1) AI for workflow misconfiguration detection (before an attacker finds it)

AI models can continuously evaluate workflow definitions and detect risky patterns faster than manual review:

• Workflows triggered by pull_request_target with write permissions
• Secrets available in jobs that run on untrusted code
• Actions referenced by mutable tags instead of commit SHAs
• permissions: write-all or missing permissions blocks
• Unusual combinations (e.g., job both reads secrets and uploads artifacts externally)

The win isn’t “AI is smarter.” The win is coverage and consistency across hundreds (or thousands) of repos.

2) AI for anomaly detection in CI runtime behavior

Even well-configured pipelines can be compromised through an upstream action. That’s where runtime detection matters.

AI can baseline normal CI behavior and alert on deviations such as:

• New outbound network destinations during builds
• Sudden spikes in environment variable access
• Base64 encoding + outbound POST patterns (common exfil technique)
• Unexpected changes to release artifacts
• A workflow that starts modifying other workflows (persistence attempt)

This is the practical angle: treat CI jobs like ephemeral servers. Monitor them like you monitor workloads.

3) AI-assisted triage: shrinking “time to understand”

When a pipeline incident hits, the hardest part is often not containment—it’s answering:

• Which repos ran the affected action?
• Which workflow runs accessed secrets?
• Which secrets were exposed?
• What artifacts were published while compromised?

AI copilots for security operations can summarize audit logs, correlate run IDs, extract the affected job steps, and propose a scoped response plan. That reduces the hours burned doing manual log archaeology.

If you’ve ever tried to reconstruct a multi-repo CI incident across time zones, you know why this matters.

A practical AI-ready defense plan for GitHub Actions

This is the part teams can actually implement without a six-month re-architecture.

Step 1: Lock down the “easy mistake” settings

Answer first: Most GitHub Actions risk comes from a small set of repeated misconfigurations.

Minimum baseline:

1. Pin third-party actions to a commit SHA (not a moving tag).
2. Set explicit permissions at workflow and job level (default to read-only).
3. Separate untrusted PR workflows from trusted workflows.
4. Use GitHub Environments for deployments and require approvals for prod.
5. Rotate and scope secrets; prefer short-lived tokens where possible.

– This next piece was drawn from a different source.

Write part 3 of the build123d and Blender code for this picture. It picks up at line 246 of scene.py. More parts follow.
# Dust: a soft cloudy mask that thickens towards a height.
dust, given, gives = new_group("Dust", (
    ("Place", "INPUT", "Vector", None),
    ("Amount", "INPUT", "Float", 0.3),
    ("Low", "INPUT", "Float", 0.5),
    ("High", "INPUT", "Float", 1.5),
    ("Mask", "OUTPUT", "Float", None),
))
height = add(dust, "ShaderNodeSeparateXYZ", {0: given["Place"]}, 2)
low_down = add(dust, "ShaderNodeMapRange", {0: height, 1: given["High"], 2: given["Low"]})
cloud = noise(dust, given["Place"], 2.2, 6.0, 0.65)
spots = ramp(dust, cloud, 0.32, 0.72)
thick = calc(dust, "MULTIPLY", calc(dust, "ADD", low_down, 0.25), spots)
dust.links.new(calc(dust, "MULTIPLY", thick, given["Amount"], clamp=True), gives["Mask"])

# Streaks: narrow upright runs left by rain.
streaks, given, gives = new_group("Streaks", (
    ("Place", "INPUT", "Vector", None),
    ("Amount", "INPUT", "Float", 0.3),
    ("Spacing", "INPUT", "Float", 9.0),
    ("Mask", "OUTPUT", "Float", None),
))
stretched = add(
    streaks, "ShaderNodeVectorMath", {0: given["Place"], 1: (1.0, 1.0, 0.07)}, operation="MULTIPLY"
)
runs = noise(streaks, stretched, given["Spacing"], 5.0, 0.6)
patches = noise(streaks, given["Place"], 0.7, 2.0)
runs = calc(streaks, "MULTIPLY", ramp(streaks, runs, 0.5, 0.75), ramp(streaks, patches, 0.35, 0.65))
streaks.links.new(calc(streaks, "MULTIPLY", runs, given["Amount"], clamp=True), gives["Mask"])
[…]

These controls reduce the attack surface so your detection systems (AI or not) aren’t drowning in preventable issues.

Step 2: Build an allowlist model for actions

You don’t need to ban third-party actions. You need to stop treating them as “free-floating code.”

Create three tiers:

• Tier 1 (approved): vetted, pinned, monitored.
• Tier 2 (restricted): allowed only in non-prod workflows.
• Tier 3 (blocked): known risky patterns, abandoned repos, or unverifiable provenance.

AI helps by continuously scoring actions based on signals like maintainer changes, sudden release activity, dependency shifts, and unusual code churn—then pushing items for human review.

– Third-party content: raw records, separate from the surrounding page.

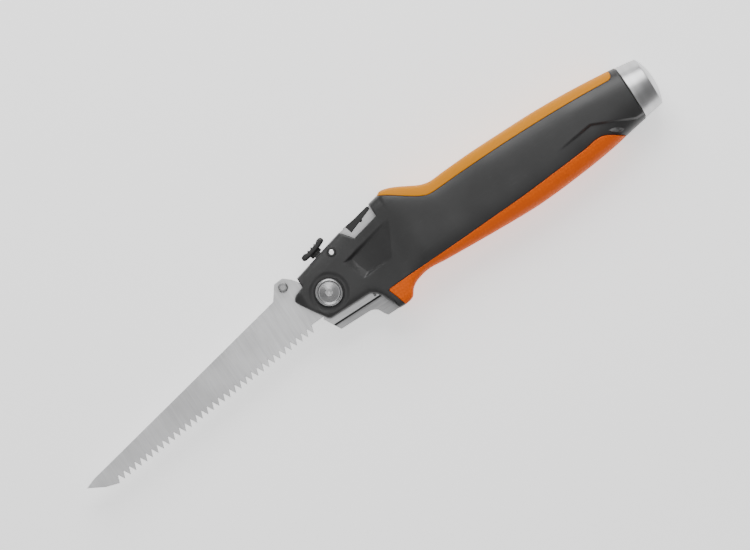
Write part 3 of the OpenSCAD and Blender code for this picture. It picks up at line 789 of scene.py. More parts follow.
@dataclass(frozen=True)
class HandleForm:
    """Outline and thickness of the handle, in millimetres from the pivot's axis.

    Heights are measured from the middle plane. At a station the thickness follows a
    superellipse: full in the middle of the station's height and down to the plate at its ends,
    squarer at the nose and rounder at the butt.
    """

    middle: float
    plate: float
    lowest: float
    butt: float = 186.6
    brow: float = -10.2
    window: tuple[float, float] = (21.0, 41.7)
    strip_run: tuple[float, float] = (47.7, 183.0)
    grip_run: tuple[float, float] = (26.4, 172.6)
    wall: float = 0.08
    least_width: float = 0.2
    strip_round: float = 3.0
    hook_top: float = -17.0
    hook_foot: tuple[float, float] = (30.0, -26.8)
    top_nose: Outline = ((-17.4, 5.6), (-17.1, 6.3), (-16.5, 7.1), (-15.3, 8), (-10.2, 9.9))
    top_head: Outline = ((-10.2, 15.1), (20.5, 23.1), (47.7, 28.6))
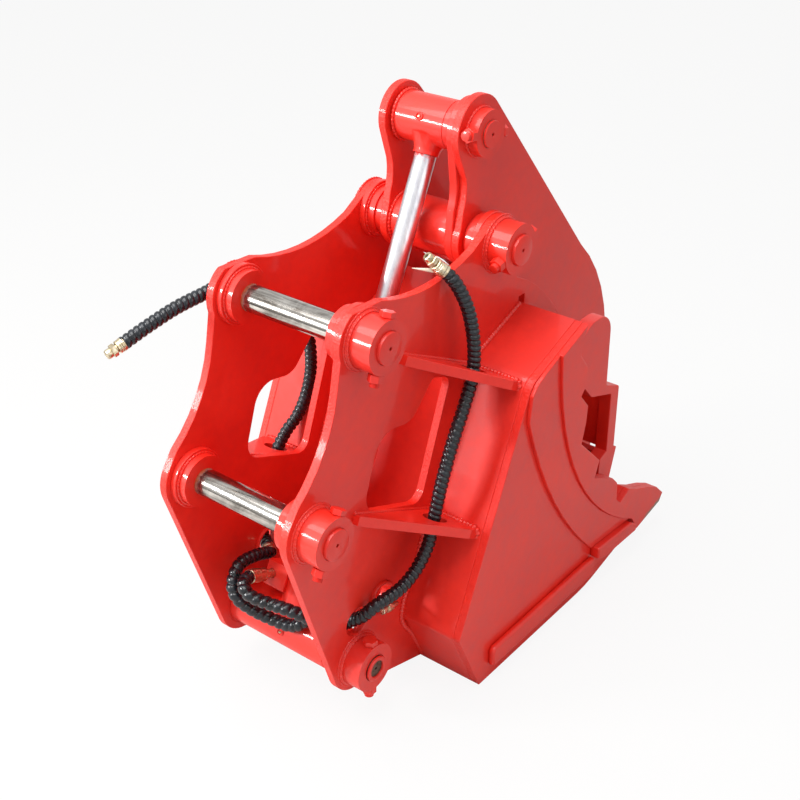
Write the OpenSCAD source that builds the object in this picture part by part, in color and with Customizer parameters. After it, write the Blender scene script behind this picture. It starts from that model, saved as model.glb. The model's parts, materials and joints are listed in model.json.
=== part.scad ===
// Grapple bucket for a small excavator: a welded bucket with a hydraulic clamping jaw.
// X runs along the pins, +Y points out of the mouth, +Z is up, and the bucket stands on its flat bottom.

/* [Mounting pins] */
// Diameter of every pivot and mounting pin
pin_d = 50; // [40:1:60]
// Clear gap between the mounting bosses, where the dipper arm goes
dipper_gap = 212; // [190:2:240]
// Horizontal offset of the lower mounting pin from the upper one
lower_pin_dy = -143; // [-170:1:-120]
// Vertical offset of the lower mounting pin from the upper one
lower_pin_dz = -305; // [-330:1:-290]
// Outer diameter of the mounting bosses
boss_d = 96; // [90:1:104]
// Length of a boss from its inner face to its outer face
boss_l = 92; // [84:1:100]

/* [Ears] */
// Thickness of an ear plate
ear_t = 16; // [12:1:20]
// Distance from the symmetry plane to the inside of an ear plate
ear_in = 134; // [128:1:142]
// Plate left round each pin at the edge of an ear
ear_rim = 16; // [12:1:20]
// Thickness of the doubler rings round the bosses
ring_t = 12; // [8:1:14]
// Thickness of the four gussets between the ears and the back
brace_t = 18; // [14:1:22]

/* [Bucket] */
// Width over the side plates
body_w = 576; // [560:2:620]
// Thickness of a side plate
side_t = 16; // [12:1:20]
// Thickness of the curved back plate
shell_t = 14; // [10:1:18]
// Height of the upper mounting pin above the ground
pin_height = 775; // [775:1:790]
// Thickness of the crescent cheek plates
cheek_t = 8; // [6:1:10]
// Thickness of the serrated mouth plates
mouth_t = 6; // [5:1:9]
// Thickness of the wear strips along the bottom of the sides
strip_t = 14; // [10:1:18]
// Height of the wear strips
strip_h = 44; // [36:1:50]
// Thickness of the corner wear blocks
block_t = 22; // [16:1:26]
// Thickness of the cutting edge
edge_t = 26; // [20:1:30]

/* [Jaw] */
// Distance from the jaw pivot to the rod pin
lever = 198; // [190:1:206]
// Thickness of each of the four jaw plates
jaw_t = 16; // [12:1:18]
// Distance from the symmetry plane to the inside of the inner jaw plates
jaw_in = 67; // [64:1:70]
// Thickness of the jaw cross plates
cross_t = 14; // [10:1:18]
// Clearance between the outer tines and the inside of the side plates
tine_gap = 10; // [6:1:20]
// Thickness of an outer tine
tine_t = 28; // [20:1:30]

/* [Cylinder] */
// Rod diameter
rod_d = 40; // [36:1:45]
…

Step 3: Add CI telemetry that security can use

If your SOC can’t see CI activity, incidents will be slow and messy.

Priorities:

• Centralize workflow run logs, audit events, and artifact metadata.
• Capture egress telemetry for runners (hosted or self-hosted).
• Record action digests/SHAs executed per run.

Then apply AI to correlate events across repos and identify “same actor, same technique” patterns.

Step 4: Practice the incident you’re going to have

Pipeline compromises are stressful because they blur lines between dev and security. Run a tabletop that answers:

• Who can disable workflows org-wide?
• Who can rotate secrets quickly?
• How do you determine blast radius across repos?
• What is your “known good” rebuild process?

AI can help during drills by generating realistic attack timelines and injecting artifacts (fake logs, suspicious PRs, tampered tags) for responders to analyze.

Quick Q&A (the stuff teams ask in real meetings)

“If we pin actions to SHAs, are we safe?”

Pinning reduces risk dramatically, but it doesn’t eliminate it. You can still pin a compromised commit. Pair pinning with allowlists, code review for updates, and runtime monitoring.

“Is this only a big-enterprise problem?”

No. Smaller teams are often more exposed because they move faster, reuse more third-party actions, and have fewer guardrails. The difference is visibility—large orgs discover incidents; small orgs often don’t.

“What’s the first AI use case you’d fund?”

Workflow and permissions analysis across repos—because it prevents entire classes of compromise and gives fast ROI. Runtime anomaly detection comes next.

The real takeaway: treat CI/CD as an attack surface you can measure

Supply chain attacks targeting GitHub Actions increased in 2025 because CI/CD has become the shortest path from “internet” to “production.” Attackers aren’t guessing—they’re following the permissions and automation we’ve built.

AI in cybersecurity fits this problem well, not because it’s magical, but because the scale is brutal: too many repos, too many workflow runs, too many dependencies, and too many ways for risk to drift. AI helps you spot misconfigurations early, detect suspicious runtime behavior, and cut incident triage from days to hours.

If you’re planning your 2026 security roadmap, make this a first-class workstream: AI-driven CI/CD security for GitHub Actions. The teams that do will ship faster and sleep better. The teams that don’t will eventually learn about pipeline security from an incident report.

Where are your GitHub Actions workflows still relying on trust instead of verification?